Three, 'The Book of the Law', a little red book in plastic covers, a slimmer version of Mao's little red book of the late sixties. Some kind of a revelation, delivered from on high to someone in Cairo in 1904 and first printed by an outfit called Ordo Templi Orientis, based in Berlin, in 1938. Were they some kind of affiliate of the branch of the Nazis who went in for runes and pre-Christian religions? This version including a facsimile of the original autograph and printed in Canada for Red Wheel/Weiser of Maine. Who, from a glance at reference 1, appear to be the same sort of publisher of bizarre exotica as is to be found in the vicinity of the British Museum or Cecil Court.

Priced at $7.95, rather a lot for a very small book.

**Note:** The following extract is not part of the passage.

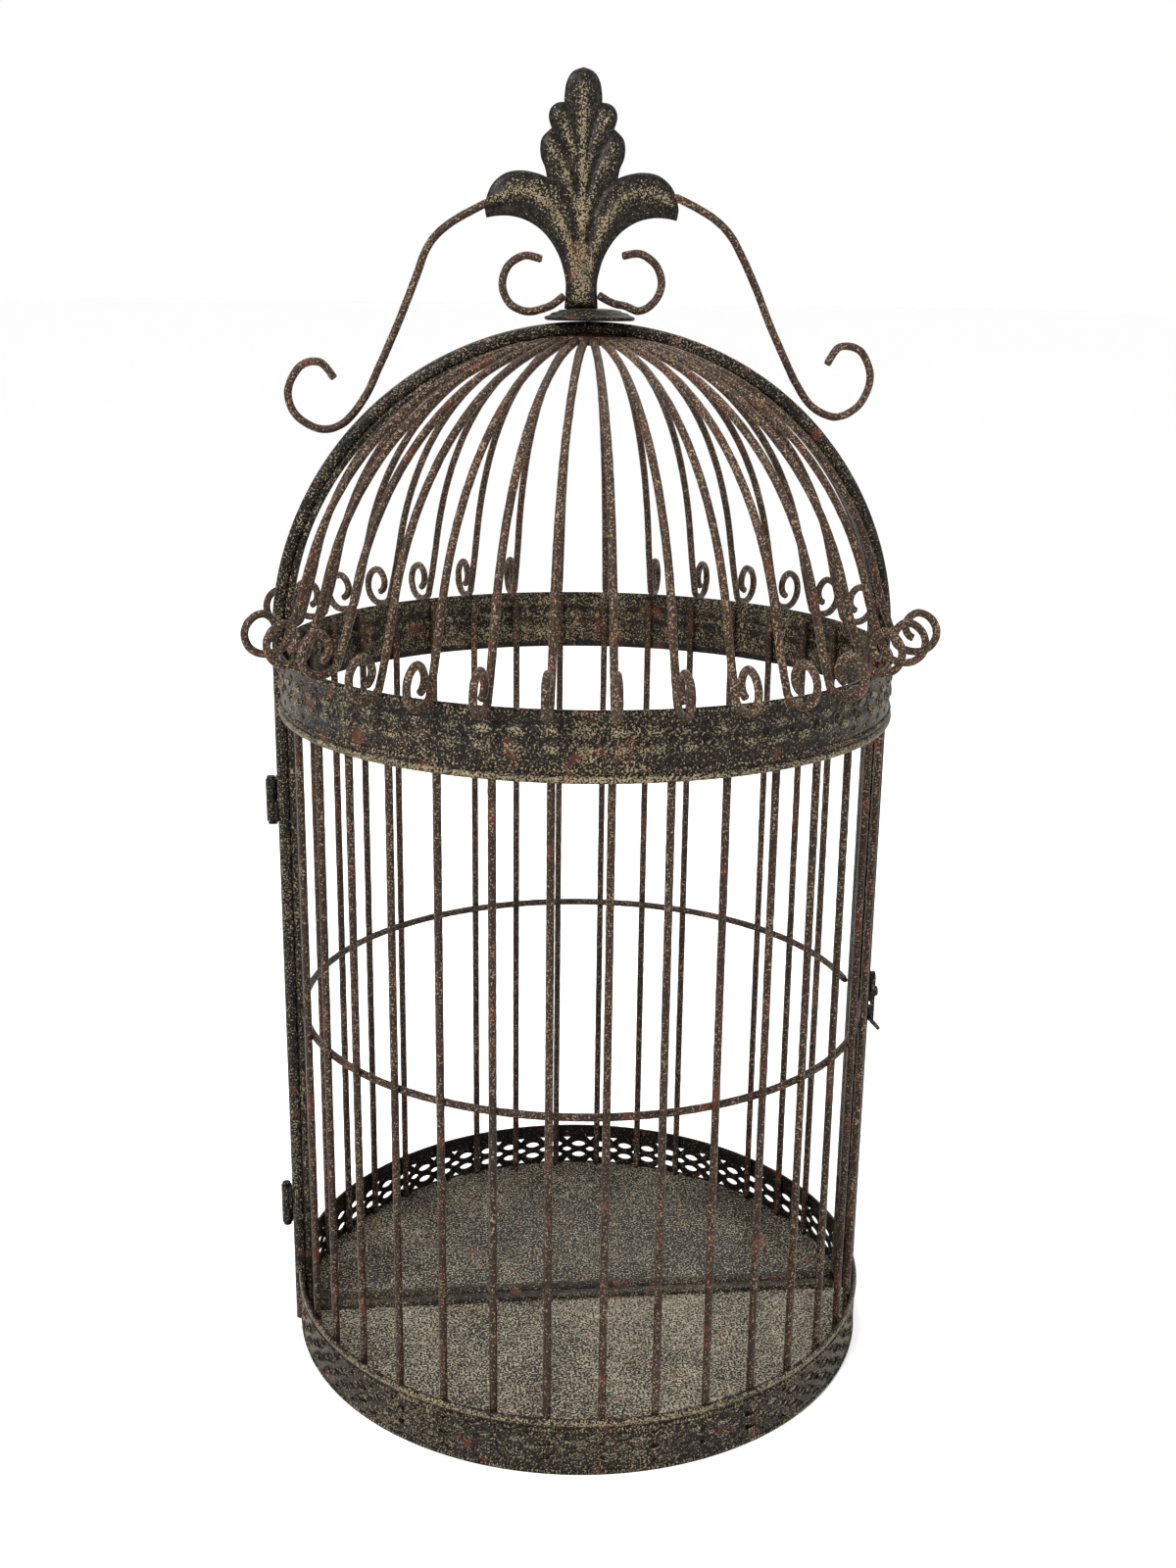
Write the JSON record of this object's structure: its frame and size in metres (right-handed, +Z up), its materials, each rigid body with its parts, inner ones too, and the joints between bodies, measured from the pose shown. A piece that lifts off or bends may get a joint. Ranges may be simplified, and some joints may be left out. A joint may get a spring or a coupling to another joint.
{
  "type": "bird cage",
  "caption": "Round domed bird cage of wire and embossed bands, split upright into two hinged halves, with a scrolled leaf finial and a swinging side latch.",
  "frame": {"origin": "centre of the round base, on the surface it stands on", "axes": "+Z up through the finial; +X towards the latch, -X towards the hinges; -Y towards the half that opens"},
  "size_m": [0.3483, 0.369, 0.6809],
  "materials": {
    "frame_iron": "dark brown-black paint sponged with fine cream and olive speckle",
    "embossed_band": "dark antique paint with cream speckle and rubbed high spots",
    "bar_wire": "dark antique paint with cream speckle and rust-red patches",
    "curl_wire": "dark purple-brown paint, lightly speckled",
    "floor_plate": "beige-grey and greenish speckle over dark paint",
    "finial_casting": "dark antique paint with cream rubbed onto the veins",
    "fittings_iron": "worn dark paint"
  },
  "bodies": {
    "rear_half": {"rear_frame": "frame_iron", "rear_floor": "floor_plate", "rear_base_band": "embossed_band", "rear_upper_band": "embossed_band", "rear_bar_grille": "bar_wire", "rear_rib_hub": "bar_wire", "rear_rib_01": "curl_wire", "rear_rib_02": "curl_wire", "rear_rib_03": "curl_wire", "rear_rib_04": "curl_wire", "rear_rib_05": "curl_wire", "rear_rib_06": "curl_wire", "rear_rib_07": "curl_wire", "rear_rib_08": "curl_wire", "rear_rib_09": "curl_wire", "rear_rib_10": "curl_wire", "rear_rib_11": "curl_wire", "rear_rib_12": "curl_wire", "rear_rib_13": "curl_wire", "rear_rib_14": "curl_wire", "rear_rib_15": "curl_wire", "crown_disc": "finial_casting", "finial_leaf": "finial_casting", "left_s_scroll": "curl_wire", "right_s_scroll": "curl_wire", "left_c_scroll": "curl_wire", "right_c_scroll": "curl_wire", "upper_hinge_fixed_leaf": "fittings_iron", "upper_hinge_pin": "fittings_iron", "lower_hinge_fixed_leaf": "fittings_iron", "lower_hinge_pin": "fittings_iron", "latch_keeper": "fittings_iron"},
    "front_half": {"front_frame": "frame_iron", "front_floor": "floor_plate", "front_base_band": "embossed_band", "front_upper_band": "embossed_band", "front_bar_grille": "bar_wire", "front_rib_hub": "bar_wire", "front_rib_01": "curl_wire", "front_rib_02": "curl_wire", "front_rib_03": "curl_wire", "front_rib_04": "curl_wire", "front_rib_05": "curl_wire", "front_rib_06": "curl_wire", "front_rib_07": "curl_wire", "front_rib_08": "curl_wire", "front_rib_09": "curl_wire", "front_rib_10": "curl_wire", "front_rib_11": "curl_wire", "front_rib_12": "curl_wire", "front_rib_13": "curl_wire", "front_rib_14": "curl_wire", "front_rib_15": "curl_wire", "upper_hinge_moving_leaf": "fittings_iron", "lower_hinge_moving_leaf": "fittings_iron", "latch_rivet": "fittings_iron"},
    "latch": {"latch_lever": "fittings_iron"}
  },
  "joints": [
    {"name": "door_swing", "type": "hinge", "parent": "rear_half", "child": "front_half", "pos_m": [-0.168, 0, 0], "axis": [0, 0, -1], "range_deg": [0, 150]},
    {"name": "latch_swivel", "type": "hinge", "parent": "front_half", "child": "latch", "pos_m": [0.1653, -0.0043, 0.193], "axis": [1, 0, 0], "range_deg": [0, 90]}
  ]
}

It looks to be twaddle, with possibly unpleasant strands running through it and there may well be a connection to aforementioned Nazis. I don't think I am going to make time to read it and given that BH did not approve & did not want the thing in the house at all, I think I shall strip the covers off and give it over to Compost Bin No.1, from whence it can, in due course, ascend back on high, from whence it came.

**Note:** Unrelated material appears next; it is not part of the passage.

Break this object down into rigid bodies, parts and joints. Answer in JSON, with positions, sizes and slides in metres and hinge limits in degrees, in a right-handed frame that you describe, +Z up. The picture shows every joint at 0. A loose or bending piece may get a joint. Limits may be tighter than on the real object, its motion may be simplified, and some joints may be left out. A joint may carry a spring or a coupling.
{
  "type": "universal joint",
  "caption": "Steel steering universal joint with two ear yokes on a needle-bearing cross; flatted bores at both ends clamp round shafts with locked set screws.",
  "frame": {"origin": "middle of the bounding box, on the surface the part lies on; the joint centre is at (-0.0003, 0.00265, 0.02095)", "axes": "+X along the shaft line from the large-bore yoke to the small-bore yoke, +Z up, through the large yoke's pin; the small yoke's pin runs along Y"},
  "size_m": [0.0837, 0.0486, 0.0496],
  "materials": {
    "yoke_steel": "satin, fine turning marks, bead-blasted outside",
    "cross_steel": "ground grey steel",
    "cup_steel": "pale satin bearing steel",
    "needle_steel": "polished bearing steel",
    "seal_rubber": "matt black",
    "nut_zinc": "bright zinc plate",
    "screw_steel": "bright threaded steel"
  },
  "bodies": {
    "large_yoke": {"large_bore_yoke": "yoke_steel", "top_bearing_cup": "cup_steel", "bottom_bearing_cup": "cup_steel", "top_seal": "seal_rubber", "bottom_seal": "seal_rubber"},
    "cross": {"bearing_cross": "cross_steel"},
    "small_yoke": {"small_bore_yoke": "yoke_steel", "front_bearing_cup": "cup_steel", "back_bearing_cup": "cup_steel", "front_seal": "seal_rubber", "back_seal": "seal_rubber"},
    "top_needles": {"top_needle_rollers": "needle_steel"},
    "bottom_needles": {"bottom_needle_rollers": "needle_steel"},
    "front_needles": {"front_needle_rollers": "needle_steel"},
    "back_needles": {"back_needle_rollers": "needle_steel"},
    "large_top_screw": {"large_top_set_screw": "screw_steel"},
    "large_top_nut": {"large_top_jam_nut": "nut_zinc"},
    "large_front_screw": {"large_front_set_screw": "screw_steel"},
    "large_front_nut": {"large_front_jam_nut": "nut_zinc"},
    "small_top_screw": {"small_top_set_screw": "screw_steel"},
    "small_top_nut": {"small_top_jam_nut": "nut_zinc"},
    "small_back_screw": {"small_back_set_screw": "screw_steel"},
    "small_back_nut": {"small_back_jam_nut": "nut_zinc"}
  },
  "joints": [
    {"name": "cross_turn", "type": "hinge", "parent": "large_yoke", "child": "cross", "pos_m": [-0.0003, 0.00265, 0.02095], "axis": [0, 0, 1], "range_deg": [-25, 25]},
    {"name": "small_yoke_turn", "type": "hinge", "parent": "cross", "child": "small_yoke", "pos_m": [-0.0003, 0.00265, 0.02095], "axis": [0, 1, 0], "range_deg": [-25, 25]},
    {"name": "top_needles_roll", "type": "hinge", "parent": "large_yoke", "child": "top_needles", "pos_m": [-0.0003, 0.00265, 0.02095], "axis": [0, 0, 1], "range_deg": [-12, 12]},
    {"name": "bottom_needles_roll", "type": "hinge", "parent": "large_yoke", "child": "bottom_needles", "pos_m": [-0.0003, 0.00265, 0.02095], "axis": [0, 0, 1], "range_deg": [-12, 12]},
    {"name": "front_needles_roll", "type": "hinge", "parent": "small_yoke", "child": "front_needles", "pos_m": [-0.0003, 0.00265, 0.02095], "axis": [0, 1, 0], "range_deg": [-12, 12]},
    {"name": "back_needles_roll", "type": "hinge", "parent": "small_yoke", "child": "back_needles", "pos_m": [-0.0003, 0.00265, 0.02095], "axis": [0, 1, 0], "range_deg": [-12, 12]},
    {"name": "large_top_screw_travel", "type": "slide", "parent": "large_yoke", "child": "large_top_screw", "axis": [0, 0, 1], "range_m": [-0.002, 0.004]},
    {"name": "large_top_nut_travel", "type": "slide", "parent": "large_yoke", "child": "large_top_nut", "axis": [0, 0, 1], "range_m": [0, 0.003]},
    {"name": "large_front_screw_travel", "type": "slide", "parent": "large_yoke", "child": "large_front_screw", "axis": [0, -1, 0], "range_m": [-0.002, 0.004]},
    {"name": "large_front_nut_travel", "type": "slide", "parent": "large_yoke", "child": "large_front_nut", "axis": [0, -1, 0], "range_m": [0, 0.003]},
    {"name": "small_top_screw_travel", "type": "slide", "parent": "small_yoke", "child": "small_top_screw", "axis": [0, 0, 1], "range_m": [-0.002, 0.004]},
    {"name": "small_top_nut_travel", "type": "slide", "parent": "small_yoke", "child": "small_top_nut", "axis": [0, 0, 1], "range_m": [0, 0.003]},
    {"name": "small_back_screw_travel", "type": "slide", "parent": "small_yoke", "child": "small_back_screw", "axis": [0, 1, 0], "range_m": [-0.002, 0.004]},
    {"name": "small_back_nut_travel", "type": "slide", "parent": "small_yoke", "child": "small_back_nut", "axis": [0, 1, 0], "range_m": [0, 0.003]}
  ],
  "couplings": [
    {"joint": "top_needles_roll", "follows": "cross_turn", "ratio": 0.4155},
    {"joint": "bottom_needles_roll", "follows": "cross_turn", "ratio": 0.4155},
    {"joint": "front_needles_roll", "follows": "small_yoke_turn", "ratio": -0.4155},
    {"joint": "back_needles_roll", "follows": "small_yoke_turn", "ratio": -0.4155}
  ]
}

Reference 1: http://redwheelweiser.com/p.php?id=2.

Goldberg

Last Sunday to the Goldberg Variations, the last time I had been to them properly having been as long ago as March 2007. See reference 1. That apart there was just the aberrant trio version at St. Luke's, just about a year ago. See reference 2. Had I had to guess, I would have guessed more hearings.

Journey uneventful enough. Lots of football people on the train. Striking window dressing at Niketown, lots of black and white stripes as I recall. BHS shut, so it was back to All Bar One and their little pots of smarties.

Into the hall, to find a person with oddly estuarine accents sitting in front of me, a person who was talking into his phone right up to the off. Almost a tapping on the shoulder job, but I restrained myself. Then during the performance, one phone, quite quiet, one sweet paper and several snoozes. One cello, that is to say the cellist from the Endellion Quartet, last seen by me on the stage - an occasion on which he was embarrassed by having to puff his sponsor. On this occasion, he managed to sit in entirely the wrong seat - several rows out - but he was excused by the right seat on the grounds that he was a musician and could not be expected to get rows rights.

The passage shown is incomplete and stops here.